Data segment:
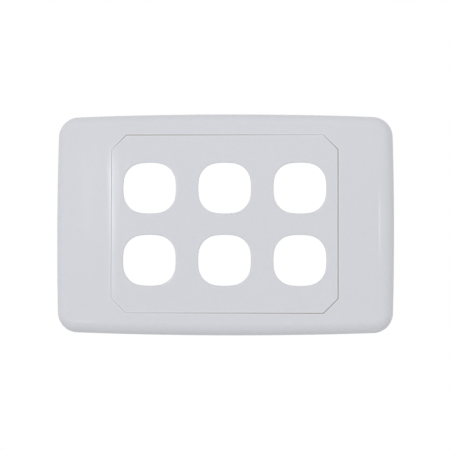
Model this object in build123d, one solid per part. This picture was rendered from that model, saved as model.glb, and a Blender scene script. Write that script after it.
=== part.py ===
"""Blank switch wall plate for six snap-in mechanisms: a grid plate and the surround that pushes on over it.

Each piece is drawn lying on its back, with x along the plate, y up the wall and z out of the wall.
At the end it is stood against the wall plane: the back is at Y = 0 and the front faces -Y.
"""
import os
from math import asin, cos, degrees, radians, sin, sqrt, tan

from build123d import *

# Openings for the mechanisms: squares with bowed sides and wide corners
COLUMNS = 3
ROWS = 2
COLUMN_PITCH = 25.7
ROW_PITCH = 24.7
APERTURE_WIDTH = 18.0
APERTURE_HEIGHT = 17.4
APERTURE_SIDE_RADIUS = 22.0
APERTURE_CORNER_RADIUS = 6.6
APERTURE_CHAMFER = 0.3

# Panel of the grid plate, from the outer openings to the seam, and the seam round it
PANEL_END_MARGIN = 3.9
PANEL_LONG_MARGIN = 9.3
PANEL_CHAMFER = 5.0
SEAM_GAP = 0.2
SEAM_CHAMFER = 0.2
PANEL_LENGTH = (COLUMNS - 1) * COLUMN_PITCH + APERTURE_WIDTH + 2 * PANEL_END_MARGIN
PANEL_HEIGHT = (ROWS - 1) * ROW_PITCH + APERTURE_HEIGHT + 2 * PANEL_LONG_MARGIN

# Outline of the whole plate, measured from the panel to the middles of the bowed sides
END_BORDER = 19.4
LONG_BORDER = 7.65
END_BOW = 0.6
LONG_BOW = 1.15
CORNER_RADIUS = 7.0
PLATE_LENGTH = PANEL_LENGTH + 2 * END_BORDER
PLATE_HEIGHT = PANEL_HEIGHT + 2 * LONG_BORDER

# Front form: flat in the middle, a soft ridge at the panel's short sides, then wings that fall to the ends
PROJECTION = 10.5
RIDGE_RADIUS = 80.0
RIDGE_TURN = 3.2
WING_RADIUS = 330.0
RIM_RADIUS = 4.5

# Surround
SURROUND_WALL = 2.0
LIP_WALL = 1.4
LIP_DEPTH = 3.6
SURROUND_RIB_WALL = 1.2
SURROUND_RIB_FOOT = 4.6
WING_RIB_Y = 13.0
LONG_RIBS = 3
LONG_RIB_PITCH = 28.0
PRY_NOTCH_WIDTH = 9.0
PRY_NOTCH_HEIGHT = 1.2

# Pegs on the surround and the sockets that grip them
PEG_FROM_PANEL = 8.9
PEG_FROM_EDGE = 11.5
PEG_LENGTH = 3.6
PEG_THICKNESS = 2.2
PEG_TIP = 1.0
PEG_TIP_CHAMFER = 0.5
PEG_CLEARANCE = 0.05
SOCKET_WALL = 1.3
SOCKET_HEIGHT = 5.6

# Grid plate
GRID_WALL = 2.0
FLANGE_THICKNESS = 2.0
FLANGE_CLEARANCE = 0.4
RIB_WALL = 1.4
RIB_FOOT = 1.6
COLLAR_WALL = 1.2
COLLAR_DEPTH = 1.6
CATCH_WIDTH = 7.0
CATCH_REACH = 0.9
CATCH_HEIGHT = 1.8
GUSSET_WALL = 1.4
GUSSET_REACH = 2.6
GUSSET_HEIGHT = 2.2
LONG_GUSSET_X = 14.0
WING_GUSSET_Y = 14.0

# Fixing slots beside the panel, the raised seats round them and the scallops that clear the screw heads
FIXING_FROM_PANEL = 3.4
FIXING_CENTRES = PANEL_LENGTH + 2 * FIXING_FROM_PANEL
SLOT_WIDTH = 4.2
SLOT_LENGTH = 6.0
SEAT_MARGIN = 1.6
SEAT_HEIGHT = 0.8
HEAD_RADIUS = 4.0
HEAD_HEIGHT = 3.0

# Cuts start this far outside the material, and what is fused to a wall starts this deep inside it
OVERCUT = 1.0
ROOT = 0.3


def prism(face, low, high):
    """Face carried straight up from height low to height high."""
    return Pos(0, 0, low) * extrude(face, amount=high - low)


def cells():
    """Centres of the mechanism openings."""
    return list(GridLocations(COLUMN_PITCH, ROW_PITCH, COLUMNS, ROWS))


def peg_places():
    """Centres of the four pegs and their sockets."""
    x = PANEL_LENGTH / 2 + PEG_FROM_PANEL
    y = PLATE_HEIGHT / 2 - PEG_FROM_EDGE
    return list(GridLocations(2 * x, 2 * y, 2, 2))


def fixing_places():
    """Centres of the two fixing slots."""
    return list(GridLocations(FIXING_CENTRES, 1, 2, 1))


def outline(inset):
    """Plate outline, drawn in by inset: four bowed sides with rounded corners between them."""
    half_length, half_height = PLATE_LENGTH / 2, PLATE_HEIGHT / 2
    corner_x, corner_y = half_length - END_BOW, half_height - LONG_BOW
    top = ThreePointArc((-corner_x, corner_y), (0, half_height), (corner_x, corner_y))
    right = ThreePointArc((corner_x, corner_y), (half_length, 0), (corner_x, -corner_y))
    bottom = ThreePointArc((corner_x, -corner_y), (0, -half_height), (-corner_x, -corner_y))
    left = ThreePointArc((-corner_x, -corner_y), (-half_length, 0), (-corner_x, corner_y))
    face = make_face(Curve() + [top, right, bottom, left])
    face = fillet(face.vertices(), CORNER_RADIUS)
    return offset(face, amount=-inset) if inset else face


def panel_outline(grow):
    """Eight-sided outline of the panel, grown by grow on every side."""
    face = Rectangle(PANEL_LENGTH, PANEL_HEIGHT)
    face = chamfer(face.vertices(), PANEL_CHAMFER)
    return offset(face, amount=grow, kind=Kind.INTERSECTION) if grow else face


def aperture_outline():
    """Opening for one mechanism: a shallow arc on each side and a corner arc between each two."""
    disc = Circle(APERTURE_SIDE_RADIUS)
    shift_x, shift_y = APERTURE_SIDE_RADIUS - APERTURE_WIDTH / 2, APERTURE_SIDE_RADIUS - APERTURE_HEIGHT / 2
    between_sides = Pos(-shift_x, 0) * disc & Pos(shift_x, 0) * disc
    between_top_and_bottom = Pos(0, -shift_y) * disc & Pos(0, shift_y) * disc
    face = between_sides & between_top_and_bottom
    return fillet(face.vertices(), APERTURE_CORNER_RADIUS)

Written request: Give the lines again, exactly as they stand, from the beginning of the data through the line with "PANEL_HEIGHT = (ROWS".

Correct result:
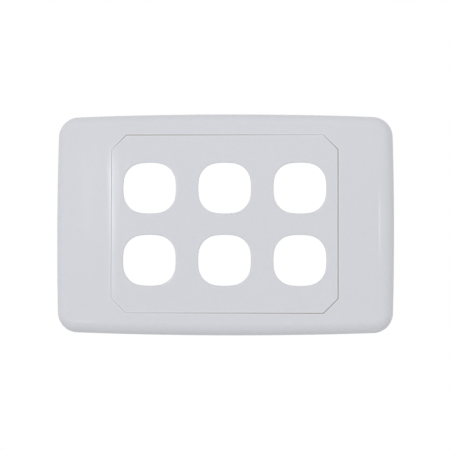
Model this object in build123d, one solid per part. This picture was rendered from that model, saved as model.glb, and a Blender scene script. Write that script after it.
=== part.py ===
"""Blank switch wall plate for six snap-in mechanisms: a grid plate and the surround that pushes on over it.

Each piece is drawn lying on its back, with x along the plate, y up the wall and z out of the wall.
At the end it is stood against the wall plane: the back is at Y = 0 and the front faces -Y.
"""
import os
from math import asin, cos, degrees, radians, sin, sqrt, tan

from build123d import *

# Openings for the mechanisms: squares with bowed sides and wide corners
COLUMNS = 3
ROWS = 2
COLUMN_PITCH = 25.7
ROW_PITCH = 24.7
APERTURE_WIDTH = 18.0
APERTURE_HEIGHT = 17.4
APERTURE_SIDE_RADIUS = 22.0
APERTURE_CORNER_RADIUS = 6.6
APERTURE_CHAMFER = 0.3

# Panel of the grid plate, from the outer openings to the seam, and the seam round it
PANEL_END_MARGIN = 3.9
PANEL_LONG_MARGIN = 9.3
PANEL_CHAMFER = 5.0
SEAM_GAP = 0.2
SEAM_CHAMFER = 0.2
PANEL_LENGTH = (COLUMNS - 1) * COLUMN_PITCH + APERTURE_WIDTH + 2 * PANEL_END_MARGIN
PANEL_HEIGHT = (ROWS - 1) * ROW_PITCH + APERTURE_HEIGHT + 2 * PANEL_LONG_MARGIN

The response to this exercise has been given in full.